**INSTRUCTIONS FOR THE TASK:** Write out each entry again. Keep every word exactly as it is.

━━━ GIVEN INFORMATION ━━━

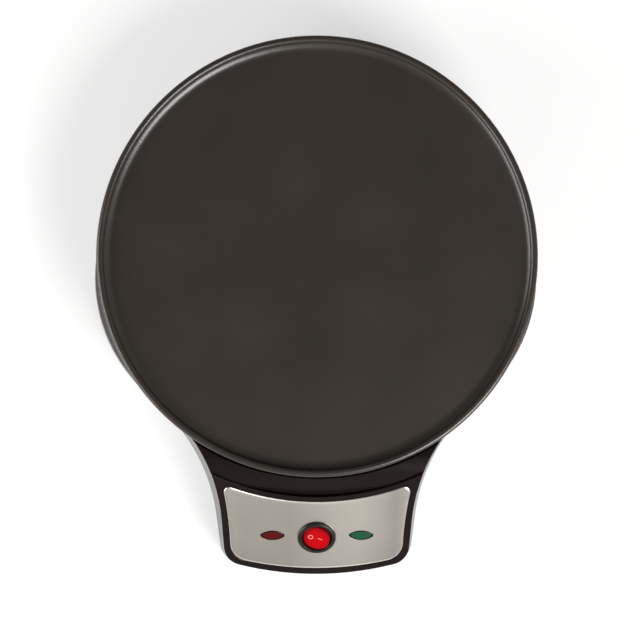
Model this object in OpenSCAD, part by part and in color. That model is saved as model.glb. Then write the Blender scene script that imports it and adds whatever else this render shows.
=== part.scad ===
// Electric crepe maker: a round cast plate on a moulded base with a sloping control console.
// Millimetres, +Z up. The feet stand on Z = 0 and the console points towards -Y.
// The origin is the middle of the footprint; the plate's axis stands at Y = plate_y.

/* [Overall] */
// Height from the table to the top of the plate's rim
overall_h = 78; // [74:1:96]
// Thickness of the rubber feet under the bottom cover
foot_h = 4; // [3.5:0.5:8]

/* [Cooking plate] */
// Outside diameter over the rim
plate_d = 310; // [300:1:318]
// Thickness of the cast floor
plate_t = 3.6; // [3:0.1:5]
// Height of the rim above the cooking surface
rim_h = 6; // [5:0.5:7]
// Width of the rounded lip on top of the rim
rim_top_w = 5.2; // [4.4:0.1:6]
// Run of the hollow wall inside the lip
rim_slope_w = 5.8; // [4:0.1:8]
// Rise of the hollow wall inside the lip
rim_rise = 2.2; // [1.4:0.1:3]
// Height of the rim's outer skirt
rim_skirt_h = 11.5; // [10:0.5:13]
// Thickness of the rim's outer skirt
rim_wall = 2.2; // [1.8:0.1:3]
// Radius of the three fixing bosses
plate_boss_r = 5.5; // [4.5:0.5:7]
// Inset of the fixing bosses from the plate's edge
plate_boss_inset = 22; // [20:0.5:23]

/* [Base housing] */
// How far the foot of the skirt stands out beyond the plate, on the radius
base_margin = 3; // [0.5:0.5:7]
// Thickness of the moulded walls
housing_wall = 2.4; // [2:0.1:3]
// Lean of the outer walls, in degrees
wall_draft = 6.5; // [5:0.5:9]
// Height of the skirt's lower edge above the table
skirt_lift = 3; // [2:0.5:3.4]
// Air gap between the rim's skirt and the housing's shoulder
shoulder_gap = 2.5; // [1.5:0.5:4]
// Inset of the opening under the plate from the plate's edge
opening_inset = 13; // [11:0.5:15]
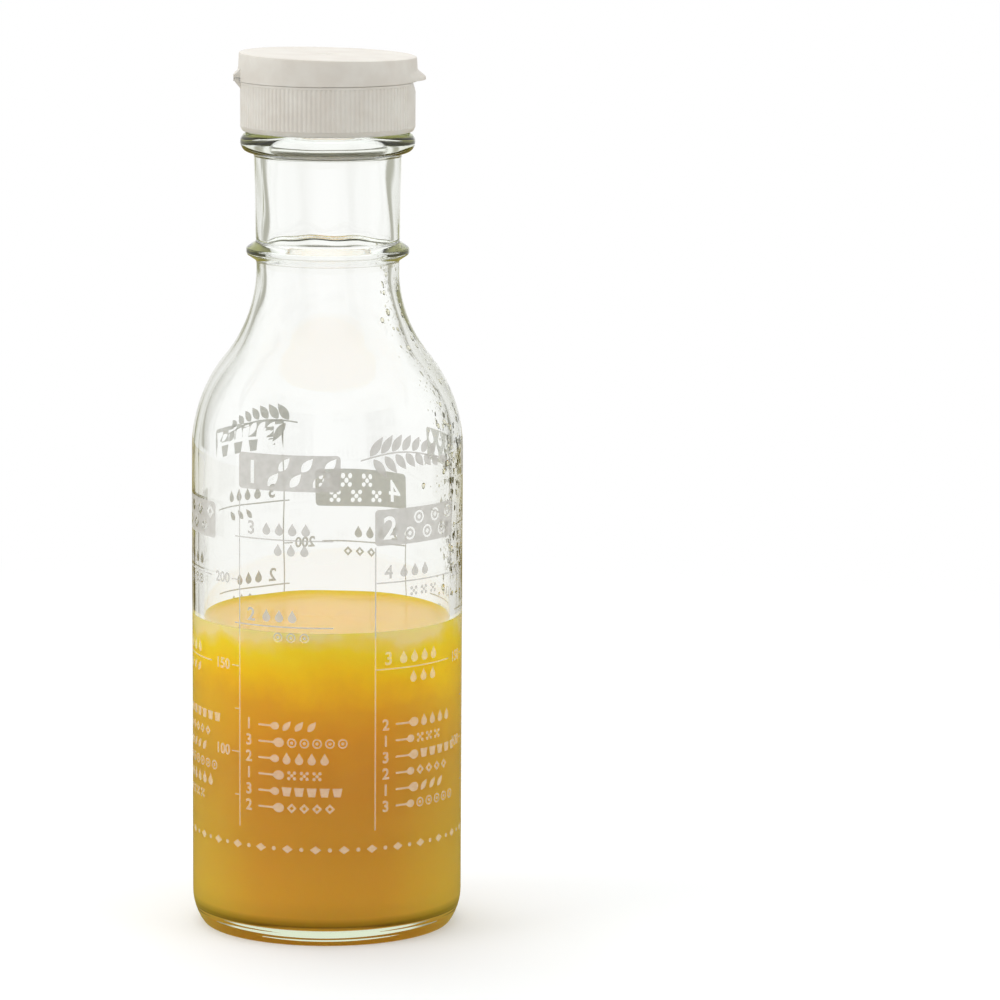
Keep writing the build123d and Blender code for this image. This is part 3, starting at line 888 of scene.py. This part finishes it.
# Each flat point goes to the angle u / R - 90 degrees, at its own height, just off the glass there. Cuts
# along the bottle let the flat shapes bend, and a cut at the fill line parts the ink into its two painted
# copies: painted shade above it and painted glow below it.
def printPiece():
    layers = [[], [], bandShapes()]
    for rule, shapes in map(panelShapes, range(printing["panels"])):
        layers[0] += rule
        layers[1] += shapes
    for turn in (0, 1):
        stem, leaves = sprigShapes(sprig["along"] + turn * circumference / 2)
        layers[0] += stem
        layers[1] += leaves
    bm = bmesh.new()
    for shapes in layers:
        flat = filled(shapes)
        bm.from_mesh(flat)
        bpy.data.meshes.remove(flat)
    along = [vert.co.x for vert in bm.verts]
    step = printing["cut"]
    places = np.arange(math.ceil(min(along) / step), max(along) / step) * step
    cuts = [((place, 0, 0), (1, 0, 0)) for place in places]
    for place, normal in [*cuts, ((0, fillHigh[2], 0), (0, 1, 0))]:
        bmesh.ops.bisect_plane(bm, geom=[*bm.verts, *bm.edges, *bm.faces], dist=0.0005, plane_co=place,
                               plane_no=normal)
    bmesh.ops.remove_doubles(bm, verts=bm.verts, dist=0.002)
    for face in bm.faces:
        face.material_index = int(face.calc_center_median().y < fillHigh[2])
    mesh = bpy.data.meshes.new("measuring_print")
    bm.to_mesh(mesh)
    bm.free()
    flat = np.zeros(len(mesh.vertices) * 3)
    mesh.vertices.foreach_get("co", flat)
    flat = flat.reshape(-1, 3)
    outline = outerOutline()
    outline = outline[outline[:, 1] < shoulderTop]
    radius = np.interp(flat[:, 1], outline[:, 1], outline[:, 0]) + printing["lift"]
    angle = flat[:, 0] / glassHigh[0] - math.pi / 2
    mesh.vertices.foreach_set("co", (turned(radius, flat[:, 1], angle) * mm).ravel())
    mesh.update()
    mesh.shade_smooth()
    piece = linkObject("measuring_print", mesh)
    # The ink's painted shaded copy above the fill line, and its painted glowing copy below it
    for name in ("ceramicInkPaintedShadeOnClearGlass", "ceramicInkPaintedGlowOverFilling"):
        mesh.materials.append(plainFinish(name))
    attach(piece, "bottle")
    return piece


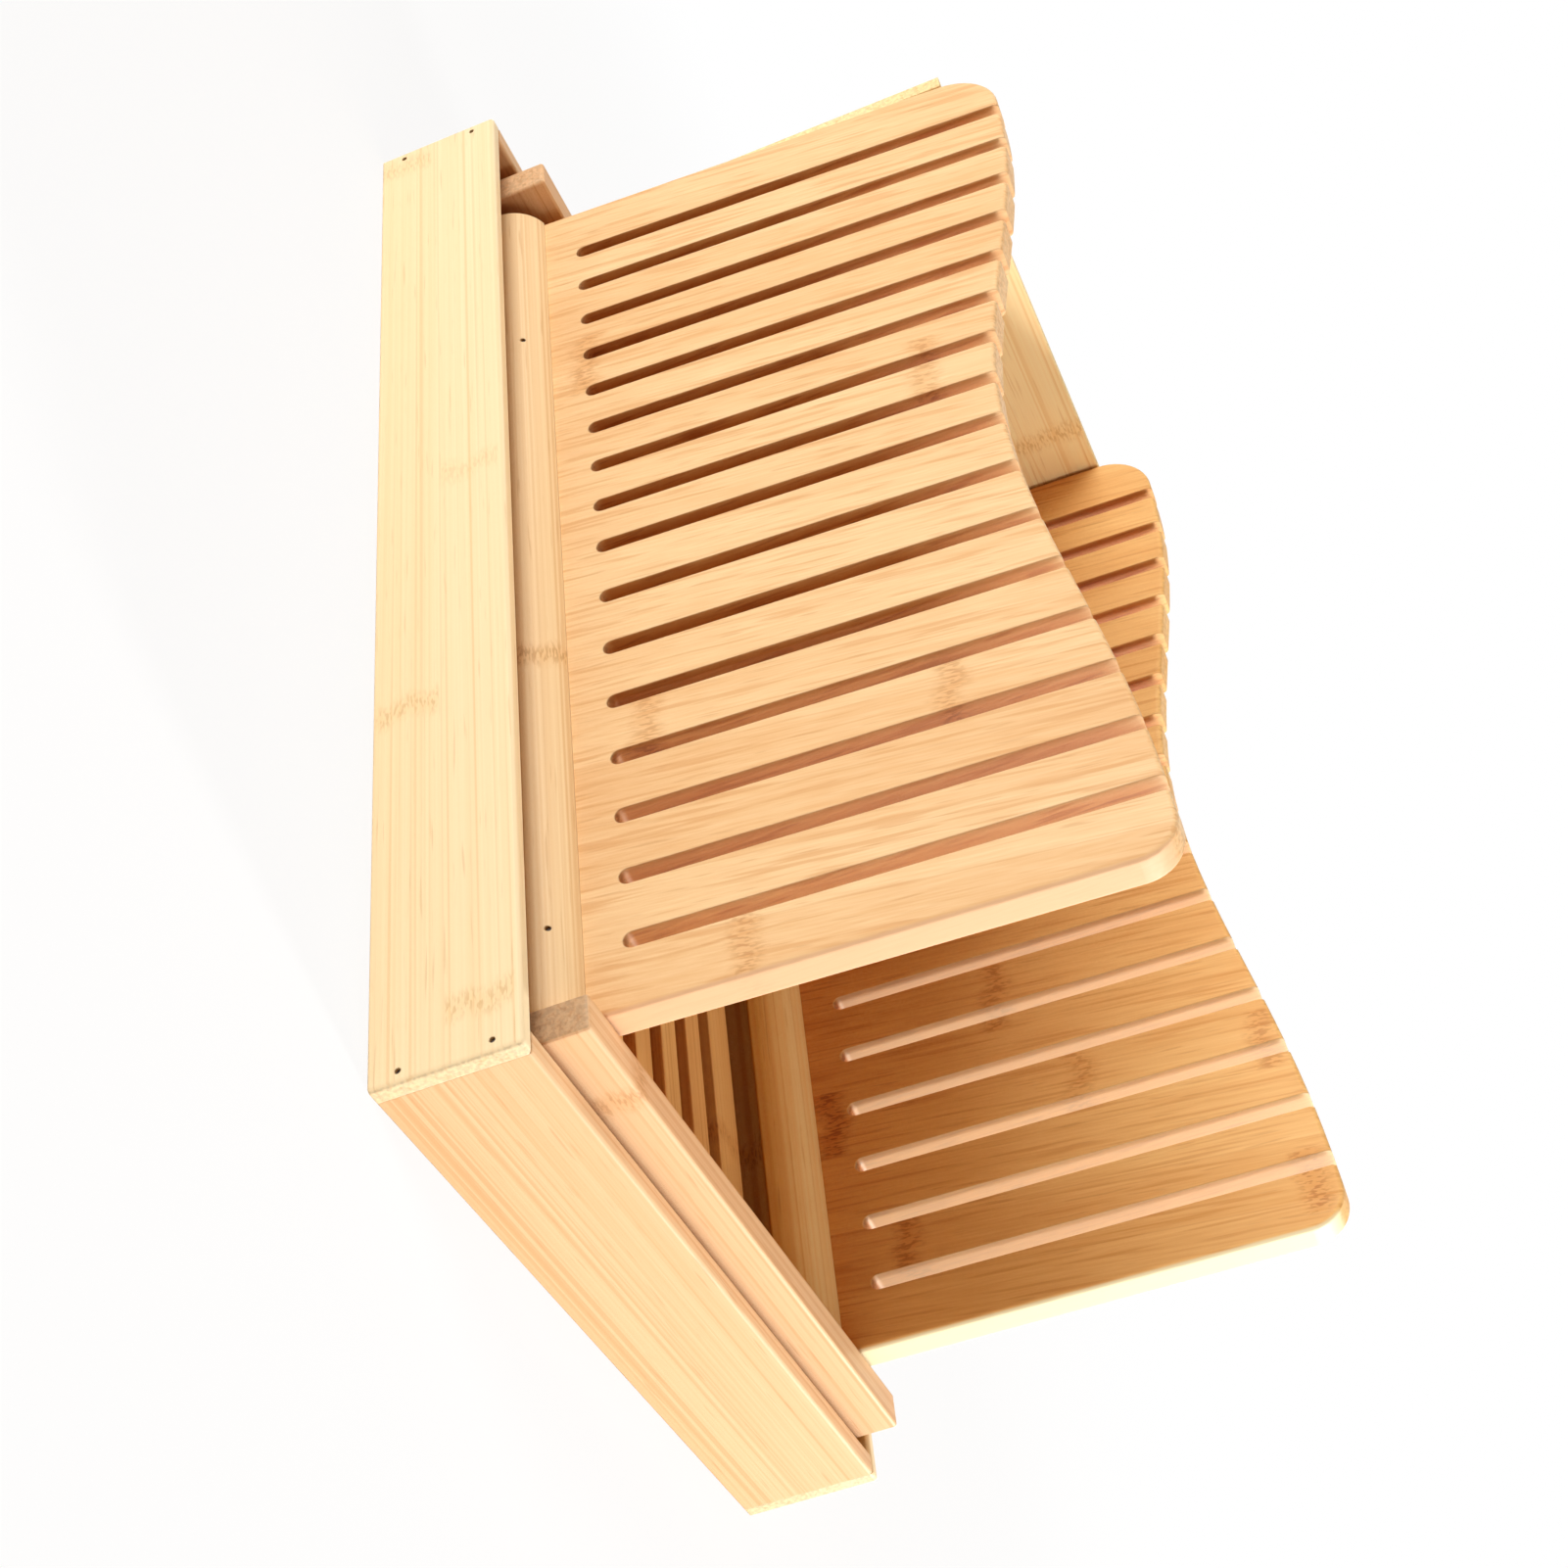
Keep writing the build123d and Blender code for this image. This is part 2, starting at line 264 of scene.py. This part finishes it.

━━━

**EXPECTED ANSWER:**
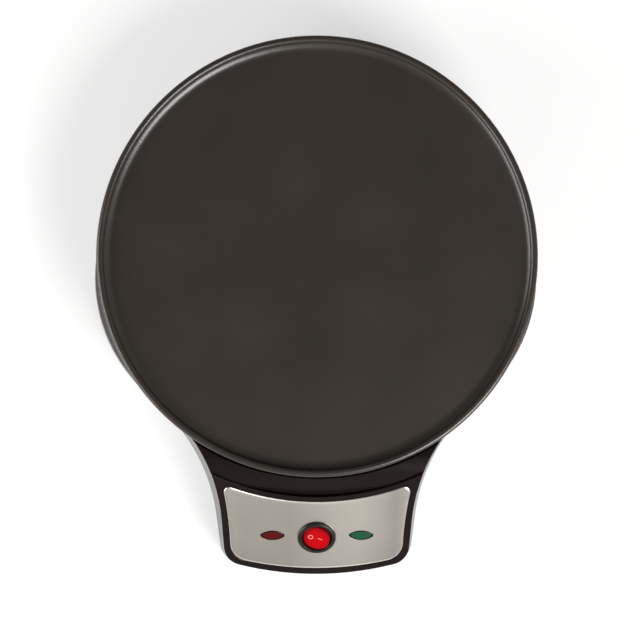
Model this object in OpenSCAD, part by part and in color. That model is saved as model.glb. Then write the Blender scene script that imports it and adds whatever else this render shows.
=== part.scad ===
// Electric crepe maker: a round cast plate on a moulded base with a sloping control console.
// Millimetres, +Z up. The feet stand on Z = 0 and the console points towards -Y.
// The origin is the middle of the footprint; the plate's axis stands at Y = plate_y.

/* [Overall] */
// Height from the table to the top of the plate's rim
overall_h = 78; // [74:1:96]
// Thickness of the rubber feet under the bottom cover
foot_h = 4; // [3.5:0.5:8]

/* [Cooking plate] */
// Outside diameter over the rim
plate_d = 310; // [300:1:318]
// Thickness of the cast floor
plate_t = 3.6; // [3:0.1:5]
// Height of the rim above the cooking surface
rim_h = 6; // [5:0.5:7]
// Width of the rounded lip on top of the rim
rim_top_w = 5.2; // [4.4:0.1:6]
// Run of the hollow wall inside the lip
rim_slope_w = 5.8; // [4:0.1:8]
// Rise of the hollow wall inside the lip
rim_rise = 2.2; // [1.4:0.1:3]
// Height of the rim's outer skirt
rim_skirt_h = 11.5; // [10:0.5:13]
// Thickness of the rim's outer skirt
rim_wall = 2.2; // [1.8:0.1:3]
// Radius of the three fixing bosses
plate_boss_r = 5.5; // [4.5:0.5:7]
// Inset of the fixing bosses from the plate's edge
plate_boss_inset = 22; // [20:0.5:23]

/* [Base housing] */
// How far the foot of the skirt stands out beyond the plate, on the radius
base_margin = 3; // [0.5:0.5:7]
// Thickness of the moulded walls
housing_wall = 2.4; // [2:0.1:3]
// Lean of the outer walls, in degrees
wall_draft = 6.5; // [5:0.5:9]
// Height of the skirt's lower edge above the table
skirt_lift = 3; // [2:0.5:3.4]
// Air gap between the rim's skirt and the housing's shoulder
shoulder_gap = 2.5; // [1.5:0.5:4]
// Inset of the opening under the plate from the plate's edge
opening_inset = 13; // [11:0.5:15]
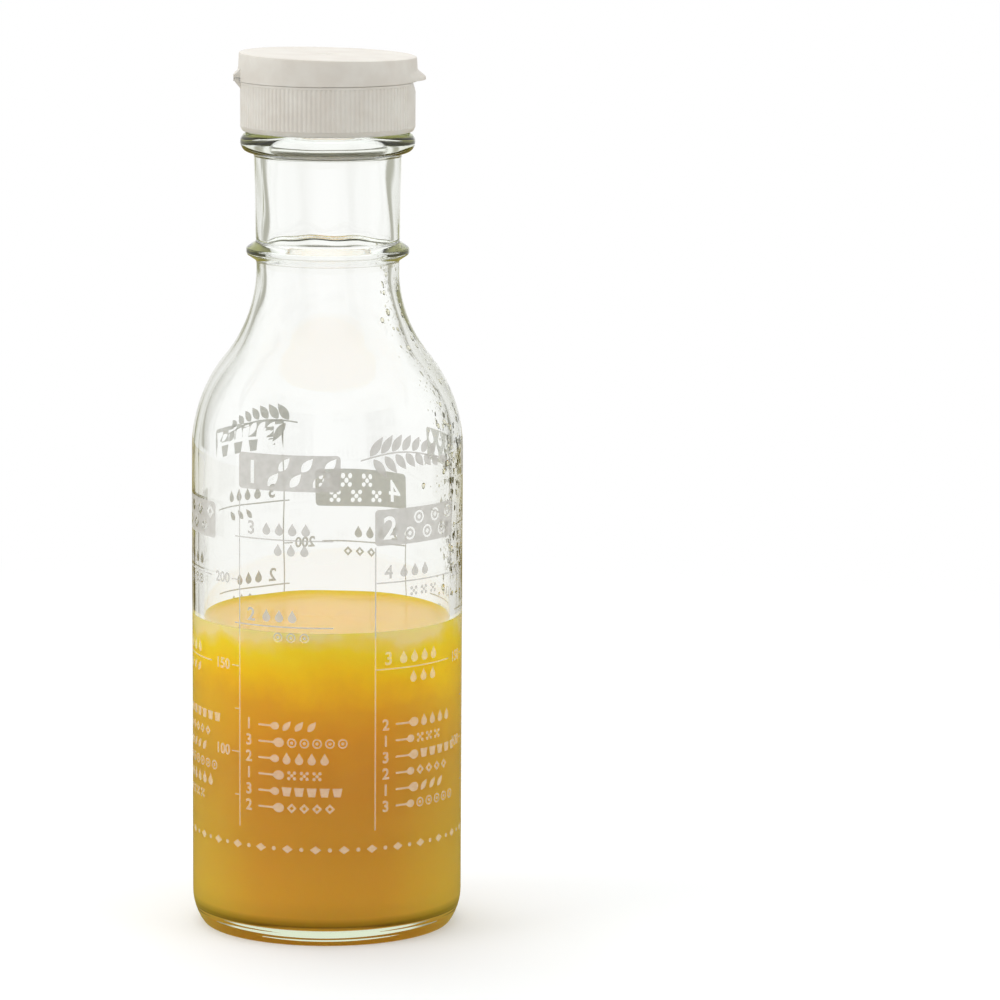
Keep writing the build123d and Blender code for this image. This is part 3, starting at line 888 of scene.py. This part finishes it.
# Each flat point goes to the angle u / R - 90 degrees, at its own height, just off the glass there. Cuts
# along the bottle let the flat shapes bend, and a cut at the fill line parts the ink into its two painted
# copies: painted shade above it and painted glow below it.
def printPiece():
    layers = [[], [], bandShapes()]
    for rule, shapes in map(panelShapes, range(printing["panels"])):
        layers[0] += rule
        layers[1] += shapes
    for turn in (0, 1):
        stem, leaves = sprigShapes(sprig["along"] + turn * circumference / 2)
        layers[0] += stem
        layers[1] += leaves
    bm = bmesh.new()
    for shapes in layers:
        flat = filled(shapes)
        bm.from_mesh(flat)
        bpy.data.meshes.remove(flat)
    along = [vert.co.x for vert in bm.verts]
    step = printing["cut"]
    places = np.arange(math.ceil(min(along) / step), max(along) / step) * step
    cuts = [((place, 0, 0), (1, 0, 0)) for place in places]
    for place, normal in [*cuts, ((0, fillHigh[2], 0), (0, 1, 0))]:
        bmesh.ops.bisect_plane(bm, geom=[*bm.verts, *bm.edges, *bm.faces], dist=0.0005, plane_co=place,
                               plane_no=normal)
    bmesh.ops.remove_doubles(bm, verts=bm.verts, dist=0.002)
    for face in bm.faces:
        face.material_index = int(face.calc_center_median().y < fillHigh[2])
    mesh = bpy.data.meshes.new("measuring_print")
    bm.to_mesh(mesh)
    bm.free()
    flat = np.zeros(len(mesh.vertices) * 3)
    mesh.vertices.foreach_get("co", flat)
    flat = flat.reshape(-1, 3)
    outline = outerOutline()
    outline = outline[outline[:, 1] < shoulderTop]
    radius = np.interp(flat[:, 1], outline[:, 1], outline[:, 0]) + printing["lift"]
    angle = flat[:, 0] / glassHigh[0] - math.pi / 2
    mesh.vertices.foreach_set("co", (turned(radius, flat[:, 1], angle) * mm).ravel())
    mesh.update()
    mesh.shade_smooth()
    piece = linkObject("measuring_print", mesh)
    # The ink's painted shaded copy above the fill line, and its painted glowing copy below it
    for name in ("ceramicInkPaintedShadeOnClearGlass", "ceramicInkPaintedGlowOverFilling"):
        mesh.materials.append(plainFinish(name))
    attach(piece, "bottle")
    return piece


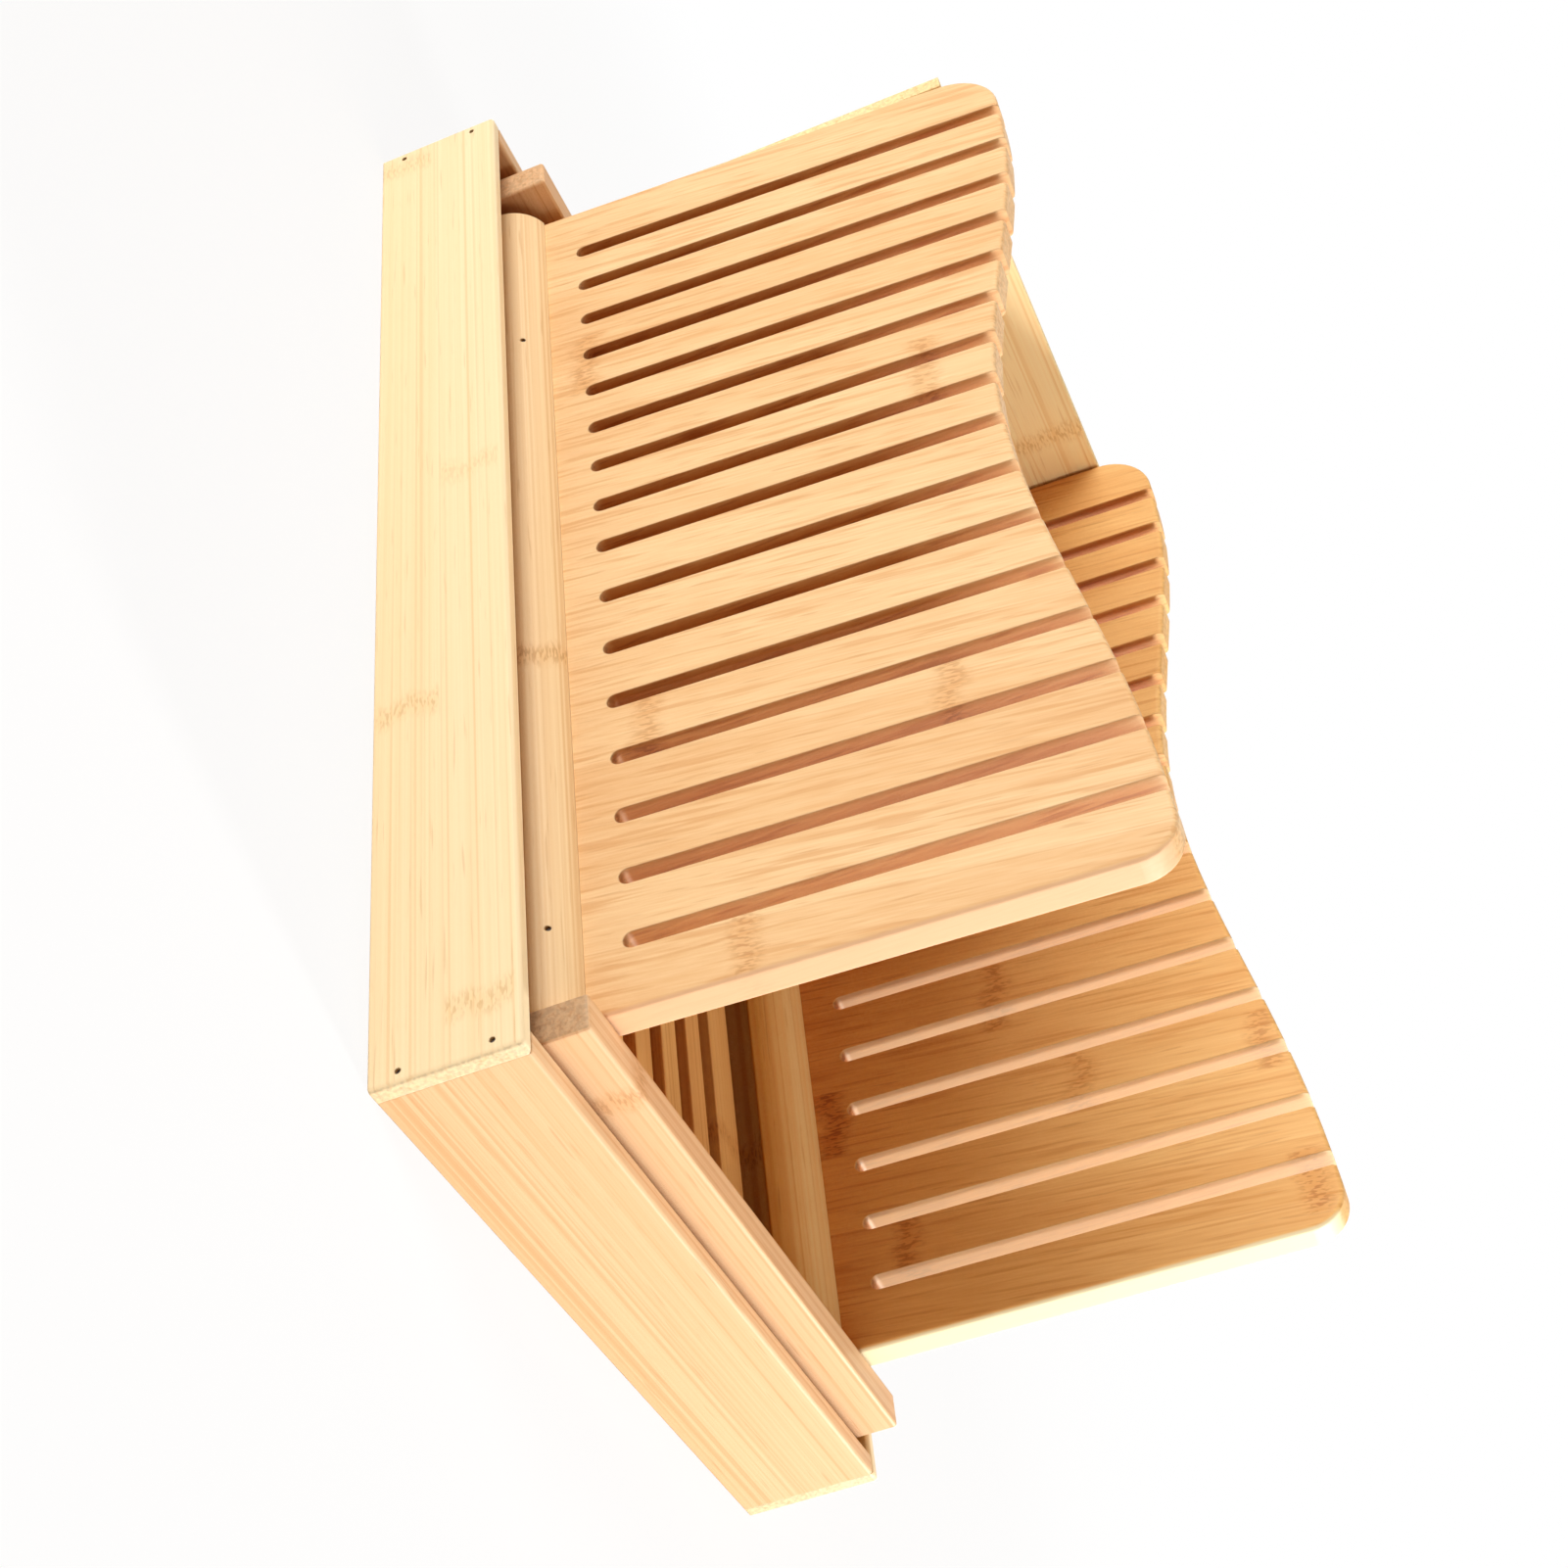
Keep writing the build123d and Blender code for this image. This is part 2, starting at line 264 of scene.py. This part finishes it.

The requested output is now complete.